== Aim ==
Can you write out the whole listing exactly?
* START Source data *
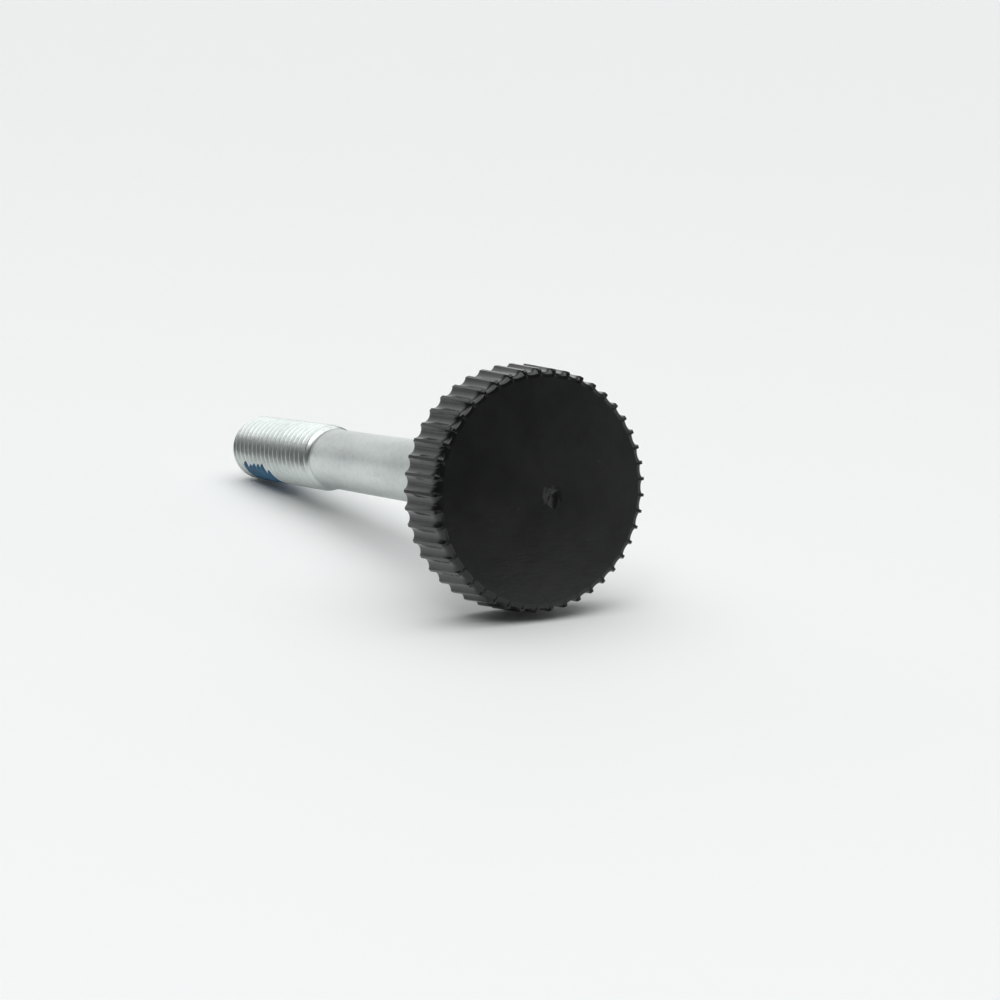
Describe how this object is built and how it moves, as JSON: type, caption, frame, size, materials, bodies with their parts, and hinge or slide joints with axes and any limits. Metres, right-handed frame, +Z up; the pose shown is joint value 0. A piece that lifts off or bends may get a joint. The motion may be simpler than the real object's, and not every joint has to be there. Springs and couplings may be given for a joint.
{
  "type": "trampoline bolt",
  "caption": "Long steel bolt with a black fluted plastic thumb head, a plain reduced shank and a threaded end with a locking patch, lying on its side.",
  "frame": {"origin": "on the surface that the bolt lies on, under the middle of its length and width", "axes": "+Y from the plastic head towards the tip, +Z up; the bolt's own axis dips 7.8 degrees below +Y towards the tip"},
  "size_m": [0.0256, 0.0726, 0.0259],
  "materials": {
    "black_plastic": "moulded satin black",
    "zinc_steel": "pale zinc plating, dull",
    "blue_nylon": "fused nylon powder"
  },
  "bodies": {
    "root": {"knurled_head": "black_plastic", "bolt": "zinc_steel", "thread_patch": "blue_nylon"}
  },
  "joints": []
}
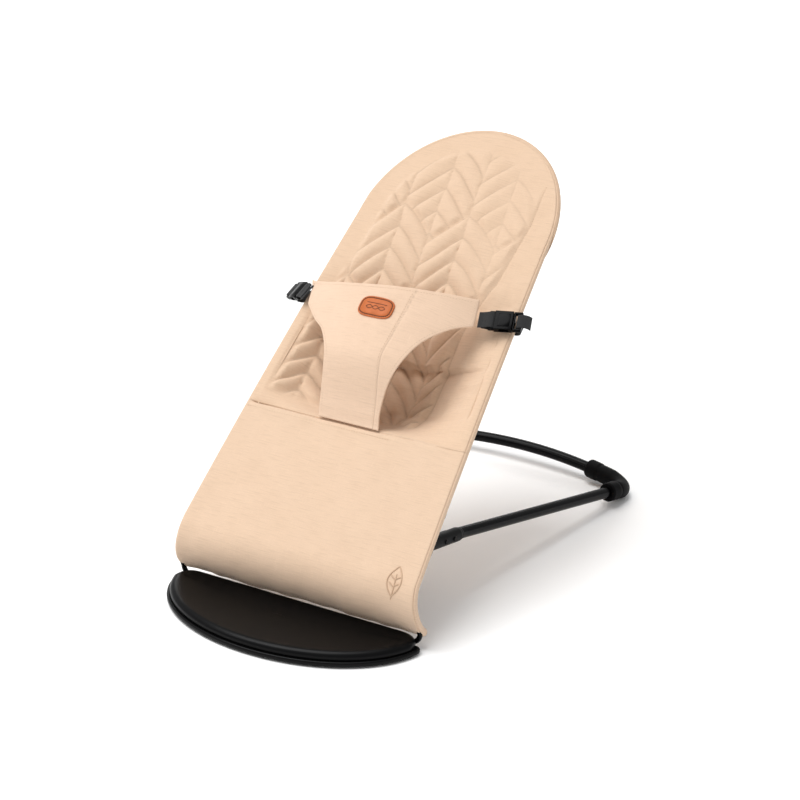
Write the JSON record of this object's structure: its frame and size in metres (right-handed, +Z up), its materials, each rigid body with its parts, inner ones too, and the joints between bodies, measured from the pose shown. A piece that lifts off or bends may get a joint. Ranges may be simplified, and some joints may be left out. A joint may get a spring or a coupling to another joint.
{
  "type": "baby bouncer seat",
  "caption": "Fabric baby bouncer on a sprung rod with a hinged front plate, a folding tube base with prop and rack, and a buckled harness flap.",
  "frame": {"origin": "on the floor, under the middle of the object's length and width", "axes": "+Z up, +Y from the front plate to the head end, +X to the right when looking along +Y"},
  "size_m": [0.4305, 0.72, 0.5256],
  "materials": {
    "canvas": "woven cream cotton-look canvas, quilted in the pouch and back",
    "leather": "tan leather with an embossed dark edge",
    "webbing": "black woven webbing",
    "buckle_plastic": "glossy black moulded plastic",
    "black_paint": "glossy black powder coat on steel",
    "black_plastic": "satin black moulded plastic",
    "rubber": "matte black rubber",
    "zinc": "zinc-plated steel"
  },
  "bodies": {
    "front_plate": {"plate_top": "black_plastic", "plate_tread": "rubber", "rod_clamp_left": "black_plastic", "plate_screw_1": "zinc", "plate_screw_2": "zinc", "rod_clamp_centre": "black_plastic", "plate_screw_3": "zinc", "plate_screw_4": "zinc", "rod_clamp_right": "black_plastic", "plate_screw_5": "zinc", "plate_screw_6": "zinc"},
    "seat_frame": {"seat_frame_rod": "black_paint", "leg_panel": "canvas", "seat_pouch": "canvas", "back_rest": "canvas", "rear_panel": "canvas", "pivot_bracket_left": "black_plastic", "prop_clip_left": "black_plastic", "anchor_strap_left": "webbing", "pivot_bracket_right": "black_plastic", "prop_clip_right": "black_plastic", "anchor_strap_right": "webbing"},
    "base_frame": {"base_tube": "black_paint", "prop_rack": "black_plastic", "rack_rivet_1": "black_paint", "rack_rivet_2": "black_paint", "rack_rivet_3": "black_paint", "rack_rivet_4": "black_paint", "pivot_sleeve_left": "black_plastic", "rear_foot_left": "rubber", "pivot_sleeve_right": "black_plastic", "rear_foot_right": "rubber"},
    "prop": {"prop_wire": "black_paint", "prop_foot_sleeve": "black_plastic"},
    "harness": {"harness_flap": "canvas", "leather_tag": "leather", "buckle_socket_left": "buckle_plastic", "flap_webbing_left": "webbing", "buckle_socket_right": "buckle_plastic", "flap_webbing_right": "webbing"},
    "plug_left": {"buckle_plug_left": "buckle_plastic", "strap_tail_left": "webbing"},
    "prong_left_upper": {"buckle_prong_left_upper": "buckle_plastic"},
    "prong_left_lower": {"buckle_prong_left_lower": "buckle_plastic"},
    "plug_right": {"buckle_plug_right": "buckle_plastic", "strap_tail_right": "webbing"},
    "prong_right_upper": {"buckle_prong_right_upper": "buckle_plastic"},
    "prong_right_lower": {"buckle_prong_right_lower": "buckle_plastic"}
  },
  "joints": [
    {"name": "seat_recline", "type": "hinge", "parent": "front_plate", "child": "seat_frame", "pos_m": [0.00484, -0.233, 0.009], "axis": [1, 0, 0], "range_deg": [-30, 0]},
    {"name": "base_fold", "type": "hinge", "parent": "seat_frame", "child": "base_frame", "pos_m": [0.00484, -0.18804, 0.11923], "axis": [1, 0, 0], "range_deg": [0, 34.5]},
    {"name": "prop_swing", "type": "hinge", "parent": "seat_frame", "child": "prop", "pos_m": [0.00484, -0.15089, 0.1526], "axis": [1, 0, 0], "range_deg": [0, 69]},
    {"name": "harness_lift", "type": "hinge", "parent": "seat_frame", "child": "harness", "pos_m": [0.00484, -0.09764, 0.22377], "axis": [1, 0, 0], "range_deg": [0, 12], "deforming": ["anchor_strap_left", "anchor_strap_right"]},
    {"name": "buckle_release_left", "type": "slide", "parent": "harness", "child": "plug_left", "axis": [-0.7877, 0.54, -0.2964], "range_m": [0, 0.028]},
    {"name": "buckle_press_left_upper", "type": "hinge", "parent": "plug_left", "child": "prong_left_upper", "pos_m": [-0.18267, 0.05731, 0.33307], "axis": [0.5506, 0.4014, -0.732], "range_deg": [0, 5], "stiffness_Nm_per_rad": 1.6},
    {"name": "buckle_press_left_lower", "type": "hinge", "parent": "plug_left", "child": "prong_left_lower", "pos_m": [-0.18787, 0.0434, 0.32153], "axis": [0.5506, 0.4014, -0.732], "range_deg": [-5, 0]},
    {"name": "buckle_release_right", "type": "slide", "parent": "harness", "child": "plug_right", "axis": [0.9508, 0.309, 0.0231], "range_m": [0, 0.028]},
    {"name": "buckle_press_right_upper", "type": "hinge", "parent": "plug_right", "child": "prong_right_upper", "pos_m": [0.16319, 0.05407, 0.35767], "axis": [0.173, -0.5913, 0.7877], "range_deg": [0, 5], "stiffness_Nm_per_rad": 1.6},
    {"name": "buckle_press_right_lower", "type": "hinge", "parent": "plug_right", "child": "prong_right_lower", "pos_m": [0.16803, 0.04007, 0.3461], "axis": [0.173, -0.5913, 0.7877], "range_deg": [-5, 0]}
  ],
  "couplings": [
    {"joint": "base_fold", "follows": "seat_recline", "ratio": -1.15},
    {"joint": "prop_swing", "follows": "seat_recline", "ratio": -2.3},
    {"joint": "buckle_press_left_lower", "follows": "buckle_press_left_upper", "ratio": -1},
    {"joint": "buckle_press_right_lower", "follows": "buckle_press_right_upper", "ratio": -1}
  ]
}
* END Source data *
== Full answer ==
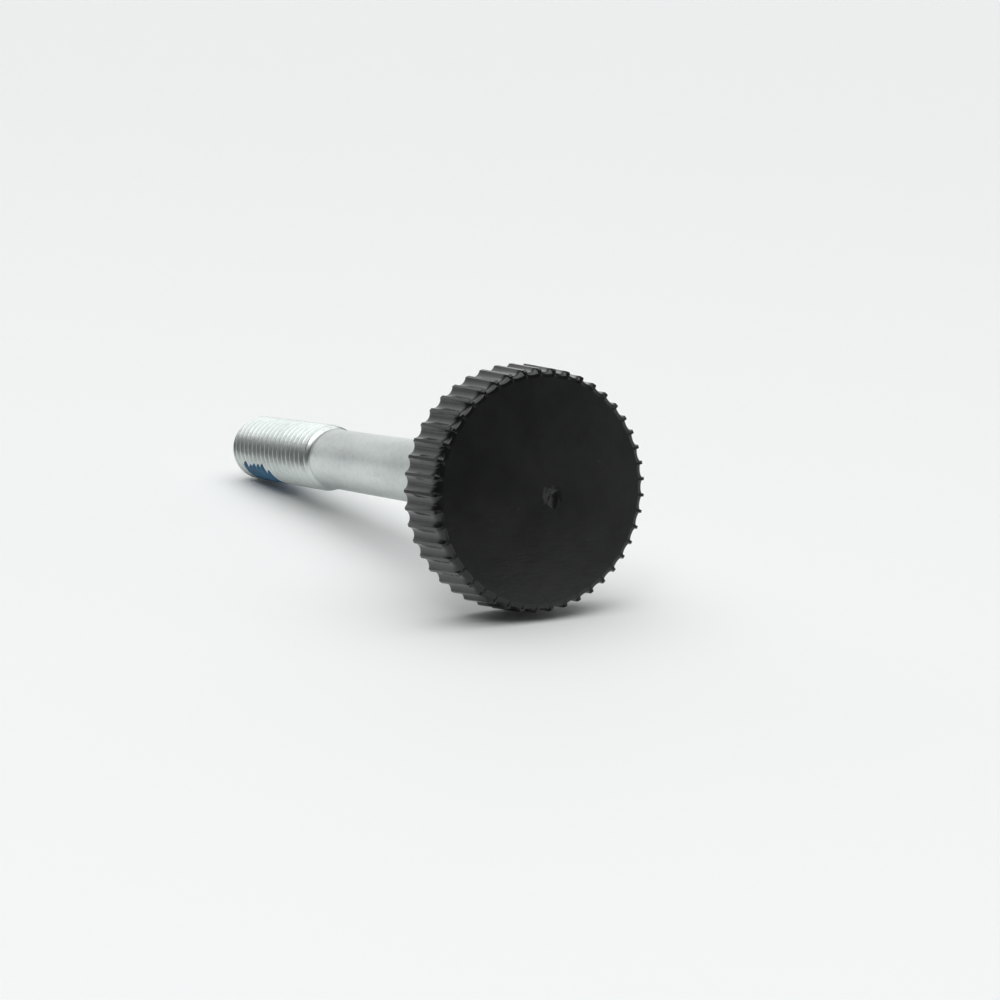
Describe how this object is built and how it moves, as JSON: type, caption, frame, size, materials, bodies with their parts, and hinge or slide joints with axes and any limits. Metres, right-handed frame, +Z up; the pose shown is joint value 0. A piece that lifts off or bends may get a joint. The motion may be simpler than the real object's, and not every joint has to be there. Springs and couplings may be given for a joint.
{
  "type": "trampoline bolt",
  "caption": "Long steel bolt with a black fluted plastic thumb head, a plain reduced shank and a threaded end with a locking patch, lying on its side.",
  "frame": {"origin": "on the surface that the bolt lies on, under the middle of its length and width", "axes": "+Y from the plastic head towards the tip, +Z up; the bolt's own axis dips 7.8 degrees below +Y towards the tip"},
  "size_m": [0.0256, 0.0726, 0.0259],
  "materials": {
    "black_plastic": "moulded satin black",
    "zinc_steel": "pale zinc plating, dull",
    "blue_nylon": "fused nylon powder"
  },
  "bodies": {
    "root": {"knurled_head": "black_plastic", "bolt": "zinc_steel", "thread_patch": "blue_nylon"}
  },
  "joints": []
}
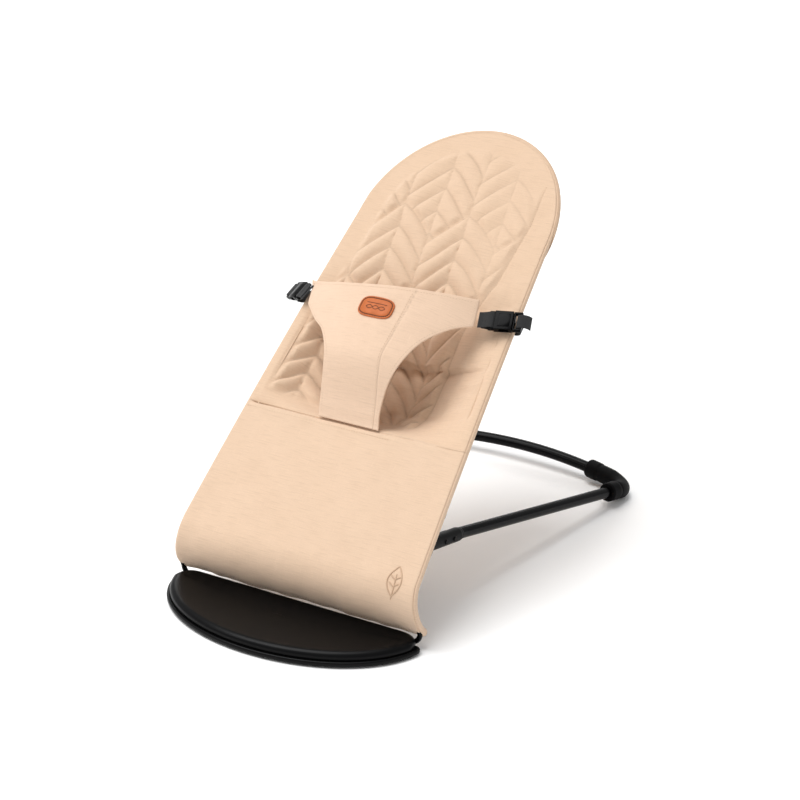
Write the JSON record of this object's structure: its frame and size in metres (right-handed, +Z up), its materials, each rigid body with its parts, inner ones too, and the joints between bodies, measured from the pose shown. A piece that lifts off or bends may get a joint. Ranges may be simplified, and some joints may be left out. A joint may get a spring or a coupling to another joint.
{
  "type": "baby bouncer seat",
  "caption": "Fabric baby bouncer on a sprung rod with a hinged front plate, a folding tube base with prop and rack, and a buckled harness flap.",
  "frame": {"origin": "on the floor, under the middle of the object's length and width", "axes": "+Z up, +Y from the front plate to the head end, +X to the right when looking along +Y"},
  "size_m": [0.4305, 0.72, 0.5256],
  "materials": {
    "canvas": "woven cream cotton-look canvas, quilted in the pouch and back",
    "leather": "tan leather with an embossed dark edge",
    "webbing": "black woven webbing",
    "buckle_plastic": "glossy black moulded plastic",
    "black_paint": "glossy black powder coat on steel",
    "black_plastic": "satin black moulded plastic",
    "rubber": "matte black rubber",
    "zinc": "zinc-plated steel"
  },
  "bodies": {
    "front_plate": {"plate_top": "black_plastic", "plate_tread": "rubber", "rod_clamp_left": "black_plastic", "plate_screw_1": "zinc", "plate_screw_2": "zinc", "rod_clamp_centre": "black_plastic", "plate_screw_3": "zinc", "plate_screw_4": "zinc", "rod_clamp_right": "black_plastic", "plate_screw_5": "zinc", "plate_screw_6": "zinc"},
    "seat_frame": {"seat_frame_rod": "black_paint", "leg_panel": "canvas", "seat_pouch": "canvas", "back_rest": "canvas", "rear_panel": "canvas", "pivot_bracket_left": "black_plastic", "prop_clip_left": "black_plastic", "anchor_strap_left": "webbing", "pivot_bracket_right": "black_plastic", "prop_clip_right": "black_plastic", "anchor_strap_right": "webbing"},
    "base_frame": {"base_tube": "black_paint", "prop_rack": "black_plastic", "rack_rivet_1": "black_paint", "rack_rivet_2": "black_paint", "rack_rivet_3": "black_paint", "rack_rivet_4": "black_paint", "pivot_sleeve_left": "black_plastic", "rear_foot_left": "rubber", "pivot_sleeve_right": "black_plastic", "rear_foot_right": "rubber"},
    "prop": {"prop_wire": "black_paint", "prop_foot_sleeve": "black_plastic"},
    "harness": {"harness_flap": "canvas", "leather_tag": "leather", "buckle_socket_left": "buckle_plastic", "flap_webbing_left": "webbing", "buckle_socket_right": "buckle_plastic", "flap_webbing_right": "webbing"},
    "plug_left": {"buckle_plug_left": "buckle_plastic", "strap_tail_left": "webbing"},
    "prong_left_upper": {"buckle_prong_left_upper": "buckle_plastic"},
    "prong_left_lower": {"buckle_prong_left_lower": "buckle_plastic"},
    "plug_right": {"buckle_plug_right": "buckle_plastic", "strap_tail_right": "webbing"},
    "prong_right_upper": {"buckle_prong_right_upper": "buckle_plastic"},
    "prong_right_lower": {"buckle_prong_right_lower": "buckle_plastic"}
  },
  "joints": [
    {"name": "seat_recline", "type": "hinge", "parent": "front_plate", "child": "seat_frame", "pos_m": [0.00484, -0.233, 0.009], "axis": [1, 0, 0], "range_deg": [-30, 0]},
    {"name": "base_fold", "type": "hinge", "parent": "seat_frame", "child": "base_frame", "pos_m": [0.00484, -0.18804, 0.11923], "axis": [1, 0, 0], "range_deg": [0, 34.5]},
    {"name": "prop_swing", "type": "hinge", "parent": "seat_frame", "child": "prop", "pos_m": [0.00484, -0.15089, 0.1526], "axis": [1, 0, 0], "range_deg": [0, 69]},
    {"name": "harness_lift", "type": "hinge", "parent": "seat_frame", "child": "harness", "pos_m": [0.00484, -0.09764, 0.22377], "axis": [1, 0, 0], "range_deg": [0, 12], "deforming": ["anchor_strap_left", "anchor_strap_right"]},
    {"name": "buckle_release_left", "type": "slide", "parent": "harness", "child": "plug_left", "axis": [-0.7877, 0.54, -0.2964], "range_m": [0, 0.028]},
    {"name": "buckle_press_left_upper", "type": "hinge", "parent": "plug_left", "child": "prong_left_upper", "pos_m": [-0.18267, 0.05731, 0.33307], "axis": [0.5506, 0.4014, -0.732], "range_deg": [0, 5], "stiffness_Nm_per_rad": 1.6},
    {"name": "buckle_press_left_lower", "type": "hinge", "parent": "plug_left", "child": "prong_left_lower", "pos_m": [-0.18787, 0.0434, 0.32153], "axis": [0.5506, 0.4014, -0.732], "range_deg": [-5, 0]},
    {"name": "buckle_release_right", "type": "slide", "parent": "harness", "child": "plug_right", "axis": [0.9508, 0.309, 0.0231], "range_m": [0, 0.028]},
    {"name": "buckle_press_right_upper", "type": "hinge", "parent": "plug_right", "child": "prong_right_upper", "pos_m": [0.16319, 0.05407, 0.35767], "axis": [0.173, -0.5913, 0.7877], "range_deg": [0, 5], "stiffness_Nm_per_rad": 1.6},
    {"name": "buckle_press_right_lower", "type": "hinge", "parent": "plug_right", "child": "prong_right_lower", "pos_m": [0.16803, 0.04007, 0.3461], "axis": [0.173, -0.5913, 0.7877], "range_deg": [-5, 0]}
  ],
  "couplings": [
    {"joint": "base_fold", "follows": "seat_recline", "ratio": -1.15},
    {"joint": "prop_swing", "follows": "seat_recline", "ratio": -2.3},
    {"joint": "buckle_press_left_lower", "follows": "buckle_press_left_upper", "ratio": -1},
    {"joint": "buckle_press_right_lower", "follows": "buckle_press_right_upper", "ratio": -1}
  ]
}